The Anna and Simon Stans

The even more concerning victim critics are the people who support Anna and Simon. Are you appalled by this? Go to their Instagram accounts and read some of the comments. Some people think Anna is the Queen. Some women want to date Simon and some men want to be him.

The most obvious reason for this is that people want to lifestyle of the rich and the famous. The Netflix shows depict both the horrors of what these two did and the glamor they experienced. Anna gets to spend her summers in the Hamptons and on Yacht, while Simon goes to a different country every few days. It sounds adventurous and exciting. They eat the fanciest new restaurants and are covered in designer clothes.

Another reason is because people admire Anna and Simon for being “smart” enough to trick so many people. They may be inspired to attempt similar cons, or just enjoying watching them from afar. Either way, we caution feeling admiration toward these kids of people.

How to Spot a Con Artist?

It’s not easy to spot a trained con artist. Many are sociopaths and feel no remorse for their actions. The best piece of advice we can give is go with your gut. If you feel like something or someone is too good to be true, it or they probably are. If you ever question that you’re with or associate with a con artist, ask a trusted friend their opinion. The more people to question something, the better.

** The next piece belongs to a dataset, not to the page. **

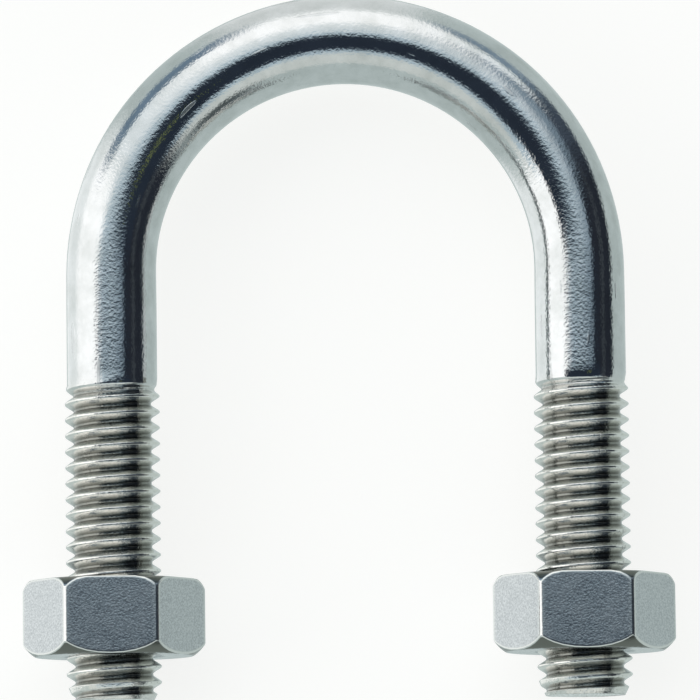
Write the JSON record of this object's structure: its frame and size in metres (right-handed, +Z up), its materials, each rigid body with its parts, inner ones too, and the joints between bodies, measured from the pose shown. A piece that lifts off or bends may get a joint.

While there is no clear guide on what a con artist is and plans on doing, try to stay vigilant. This truly can happen to anyone.

13 thoughts on “The Scam Game: Why Do We Blame the Victim?”

  1. This is such an interesting read! I haven’t watched either of these shows yet but Inventing Anna is on my list for once I get Netflix after your post on it a while back. I definitely think that it’s so much easier to be scammed than some people realise – and it’s unbelievable some support this type of behavior. Thank you so much for sharing!